AIM OF THE EXERCISE –
Begin with the line that contains "return guard;", end with the line that contains "obj.matrix_parent_inverse = Matrix.Identity(4)", and extract exactly that stretch of lines.

[Entries with model source code]
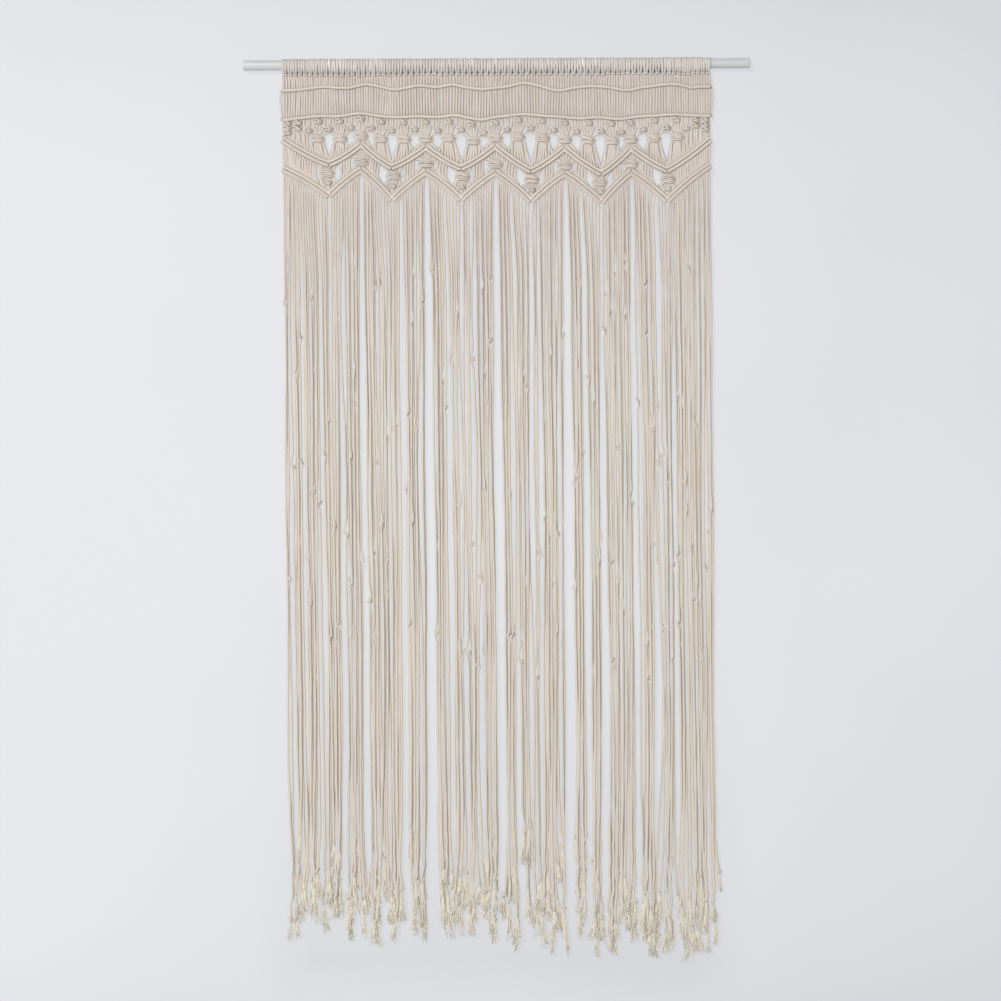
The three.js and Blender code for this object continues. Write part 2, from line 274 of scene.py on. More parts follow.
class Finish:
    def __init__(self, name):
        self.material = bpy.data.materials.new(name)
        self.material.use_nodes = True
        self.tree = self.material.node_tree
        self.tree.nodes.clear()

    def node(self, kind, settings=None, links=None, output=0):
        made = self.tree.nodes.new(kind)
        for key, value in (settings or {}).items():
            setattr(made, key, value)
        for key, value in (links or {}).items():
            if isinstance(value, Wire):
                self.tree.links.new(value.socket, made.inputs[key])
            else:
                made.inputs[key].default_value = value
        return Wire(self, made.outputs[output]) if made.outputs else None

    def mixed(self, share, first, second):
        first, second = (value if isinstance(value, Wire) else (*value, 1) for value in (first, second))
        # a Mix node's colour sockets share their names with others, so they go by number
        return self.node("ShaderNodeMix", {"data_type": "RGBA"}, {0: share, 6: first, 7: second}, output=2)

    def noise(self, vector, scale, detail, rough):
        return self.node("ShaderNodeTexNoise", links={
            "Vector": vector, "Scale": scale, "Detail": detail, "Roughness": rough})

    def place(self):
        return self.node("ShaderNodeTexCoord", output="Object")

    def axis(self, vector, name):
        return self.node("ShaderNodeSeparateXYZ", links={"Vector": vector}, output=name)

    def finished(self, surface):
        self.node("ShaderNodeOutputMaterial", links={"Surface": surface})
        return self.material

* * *

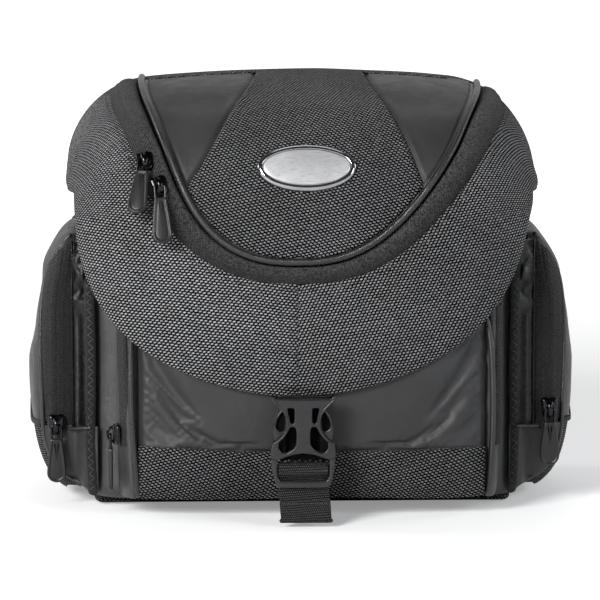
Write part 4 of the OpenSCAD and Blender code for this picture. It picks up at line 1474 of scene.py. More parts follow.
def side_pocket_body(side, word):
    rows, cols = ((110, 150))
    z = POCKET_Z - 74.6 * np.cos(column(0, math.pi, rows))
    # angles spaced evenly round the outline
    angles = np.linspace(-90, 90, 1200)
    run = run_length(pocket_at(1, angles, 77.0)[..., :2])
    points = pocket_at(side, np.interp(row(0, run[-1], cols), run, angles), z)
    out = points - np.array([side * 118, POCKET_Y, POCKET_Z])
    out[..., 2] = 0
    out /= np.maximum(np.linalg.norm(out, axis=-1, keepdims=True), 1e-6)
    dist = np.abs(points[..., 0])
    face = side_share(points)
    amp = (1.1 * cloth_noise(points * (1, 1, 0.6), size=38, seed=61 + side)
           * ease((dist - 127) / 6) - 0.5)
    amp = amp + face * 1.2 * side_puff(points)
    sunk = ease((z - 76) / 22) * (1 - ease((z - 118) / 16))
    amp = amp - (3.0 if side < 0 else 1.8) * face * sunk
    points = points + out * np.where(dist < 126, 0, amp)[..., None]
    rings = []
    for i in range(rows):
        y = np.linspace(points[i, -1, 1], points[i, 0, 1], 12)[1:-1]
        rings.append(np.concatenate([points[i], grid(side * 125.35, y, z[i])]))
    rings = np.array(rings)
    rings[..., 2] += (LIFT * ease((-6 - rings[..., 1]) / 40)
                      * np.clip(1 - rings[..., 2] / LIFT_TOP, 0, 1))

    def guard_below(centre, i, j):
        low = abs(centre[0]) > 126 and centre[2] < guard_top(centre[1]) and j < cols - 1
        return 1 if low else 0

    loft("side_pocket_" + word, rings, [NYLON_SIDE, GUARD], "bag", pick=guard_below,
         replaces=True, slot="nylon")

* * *

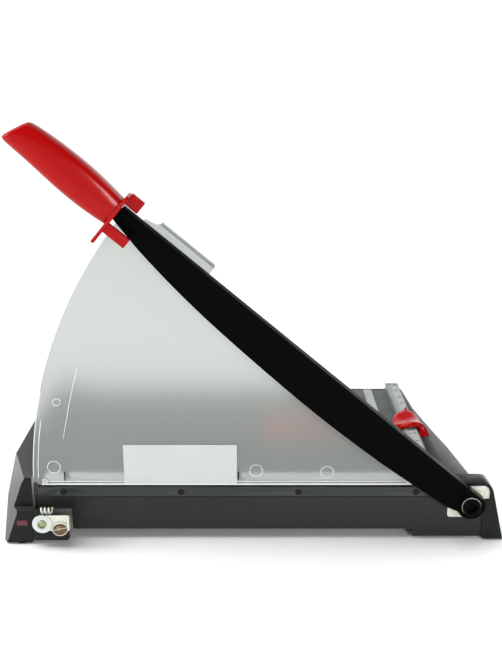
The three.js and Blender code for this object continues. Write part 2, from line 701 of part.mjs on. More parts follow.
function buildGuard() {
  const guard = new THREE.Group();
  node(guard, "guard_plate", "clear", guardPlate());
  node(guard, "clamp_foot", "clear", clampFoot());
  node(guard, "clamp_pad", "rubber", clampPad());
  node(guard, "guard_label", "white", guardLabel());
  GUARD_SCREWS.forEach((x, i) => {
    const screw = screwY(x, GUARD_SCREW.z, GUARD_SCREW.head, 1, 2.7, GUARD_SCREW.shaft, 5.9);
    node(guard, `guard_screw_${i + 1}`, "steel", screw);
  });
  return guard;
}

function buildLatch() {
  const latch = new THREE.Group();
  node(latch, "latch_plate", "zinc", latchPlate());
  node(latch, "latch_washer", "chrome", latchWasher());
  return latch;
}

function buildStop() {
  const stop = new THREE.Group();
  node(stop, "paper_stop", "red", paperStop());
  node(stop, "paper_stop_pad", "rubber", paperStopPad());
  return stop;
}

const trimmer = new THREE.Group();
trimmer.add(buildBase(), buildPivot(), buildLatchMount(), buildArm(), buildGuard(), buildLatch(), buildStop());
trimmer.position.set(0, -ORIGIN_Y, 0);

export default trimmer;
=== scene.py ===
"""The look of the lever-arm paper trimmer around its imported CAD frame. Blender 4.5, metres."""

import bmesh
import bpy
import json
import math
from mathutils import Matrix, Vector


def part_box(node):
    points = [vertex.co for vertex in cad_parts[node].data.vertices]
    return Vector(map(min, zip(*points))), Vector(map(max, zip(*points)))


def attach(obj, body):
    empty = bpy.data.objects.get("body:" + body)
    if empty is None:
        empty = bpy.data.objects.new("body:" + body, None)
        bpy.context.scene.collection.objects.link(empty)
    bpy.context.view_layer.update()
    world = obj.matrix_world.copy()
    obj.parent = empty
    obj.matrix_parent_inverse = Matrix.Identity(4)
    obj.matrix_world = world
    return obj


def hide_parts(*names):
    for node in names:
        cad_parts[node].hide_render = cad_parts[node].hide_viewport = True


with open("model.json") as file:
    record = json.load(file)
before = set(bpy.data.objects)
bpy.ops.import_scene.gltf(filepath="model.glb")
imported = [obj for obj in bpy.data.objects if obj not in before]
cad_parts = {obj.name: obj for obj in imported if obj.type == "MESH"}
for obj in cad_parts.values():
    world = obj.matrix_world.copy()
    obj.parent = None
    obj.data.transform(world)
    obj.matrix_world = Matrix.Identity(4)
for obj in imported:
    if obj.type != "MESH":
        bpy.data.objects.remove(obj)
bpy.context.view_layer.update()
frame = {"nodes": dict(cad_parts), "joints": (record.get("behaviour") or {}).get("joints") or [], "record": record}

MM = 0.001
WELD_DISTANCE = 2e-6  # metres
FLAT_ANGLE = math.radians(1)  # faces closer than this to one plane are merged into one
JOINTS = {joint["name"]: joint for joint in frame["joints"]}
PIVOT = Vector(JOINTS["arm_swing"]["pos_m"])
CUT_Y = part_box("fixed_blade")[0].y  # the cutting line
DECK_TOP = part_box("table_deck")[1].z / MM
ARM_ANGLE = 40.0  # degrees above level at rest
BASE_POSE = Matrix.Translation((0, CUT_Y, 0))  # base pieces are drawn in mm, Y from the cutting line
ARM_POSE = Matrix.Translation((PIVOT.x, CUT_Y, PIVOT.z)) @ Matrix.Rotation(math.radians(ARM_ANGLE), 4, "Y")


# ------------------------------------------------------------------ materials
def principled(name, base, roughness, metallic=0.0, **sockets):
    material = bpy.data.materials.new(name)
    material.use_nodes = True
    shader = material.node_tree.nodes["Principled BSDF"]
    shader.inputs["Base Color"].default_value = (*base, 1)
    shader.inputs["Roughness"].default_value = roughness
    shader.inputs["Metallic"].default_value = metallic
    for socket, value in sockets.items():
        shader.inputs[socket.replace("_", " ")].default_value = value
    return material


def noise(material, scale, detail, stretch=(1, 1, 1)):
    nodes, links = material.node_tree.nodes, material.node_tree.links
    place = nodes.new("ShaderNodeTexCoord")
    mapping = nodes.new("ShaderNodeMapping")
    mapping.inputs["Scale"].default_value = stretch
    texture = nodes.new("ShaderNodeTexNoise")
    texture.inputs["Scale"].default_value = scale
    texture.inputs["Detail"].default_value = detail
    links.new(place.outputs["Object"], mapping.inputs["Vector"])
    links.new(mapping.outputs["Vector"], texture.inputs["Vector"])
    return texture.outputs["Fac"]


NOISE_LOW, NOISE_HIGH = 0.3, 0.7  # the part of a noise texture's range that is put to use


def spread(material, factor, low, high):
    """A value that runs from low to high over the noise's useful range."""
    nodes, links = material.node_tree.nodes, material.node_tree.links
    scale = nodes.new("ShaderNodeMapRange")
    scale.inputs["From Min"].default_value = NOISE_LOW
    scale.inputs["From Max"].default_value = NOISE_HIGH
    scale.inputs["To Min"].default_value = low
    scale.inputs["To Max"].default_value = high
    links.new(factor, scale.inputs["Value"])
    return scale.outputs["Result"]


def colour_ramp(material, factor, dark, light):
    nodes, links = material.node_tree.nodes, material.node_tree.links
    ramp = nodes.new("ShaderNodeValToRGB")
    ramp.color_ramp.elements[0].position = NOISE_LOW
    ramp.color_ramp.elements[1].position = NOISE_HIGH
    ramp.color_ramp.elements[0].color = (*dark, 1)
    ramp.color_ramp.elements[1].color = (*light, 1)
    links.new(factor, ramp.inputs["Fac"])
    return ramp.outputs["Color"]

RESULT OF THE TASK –
  return guard;
}

function buildLatch() {
  const latch = new THREE.Group();
  node(latch, "latch_plate", "zinc", latchPlate());
  node(latch, "latch_washer", "chrome", latchWasher());
  return latch;
}

function buildStop() {
  const stop = new THREE.Group();
  node(stop, "paper_stop", "red", paperStop());
  node(stop, "paper_stop_pad", "rubber", paperStopPad());
  return stop;
}

const trimmer = new THREE.Group();
trimmer.add(buildBase(), buildPivot(), buildLatchMount(), buildArm(), buildGuard(), buildLatch(), buildStop());
trimmer.position.set(0, -ORIGIN_Y, 0);

export default trimmer;
=== scene.py ===
"""The look of the lever-arm paper trimmer around its imported CAD frame. Blender 4.5, metres."""

import bmesh
import bpy
import json
import math
from mathutils import Matrix, Vector


def part_box(node):
    points = [vertex.co for vertex in cad_parts[node].data.vertices]
    return Vector(map(min, zip(*points))), Vector(map(max, zip(*points)))


def attach(obj, body):
    empty = bpy.data.objects.get("body:" + body)
    if empty is None:
        empty = bpy.data.objects.new("body:" + body, None)
        bpy.context.scene.collection.objects.link(empty)
    bpy.context.view_layer.update()
    world = obj.matrix_world.copy()
    obj.parent = empty
    obj.matrix_parent_inverse = Matrix.Identity(4)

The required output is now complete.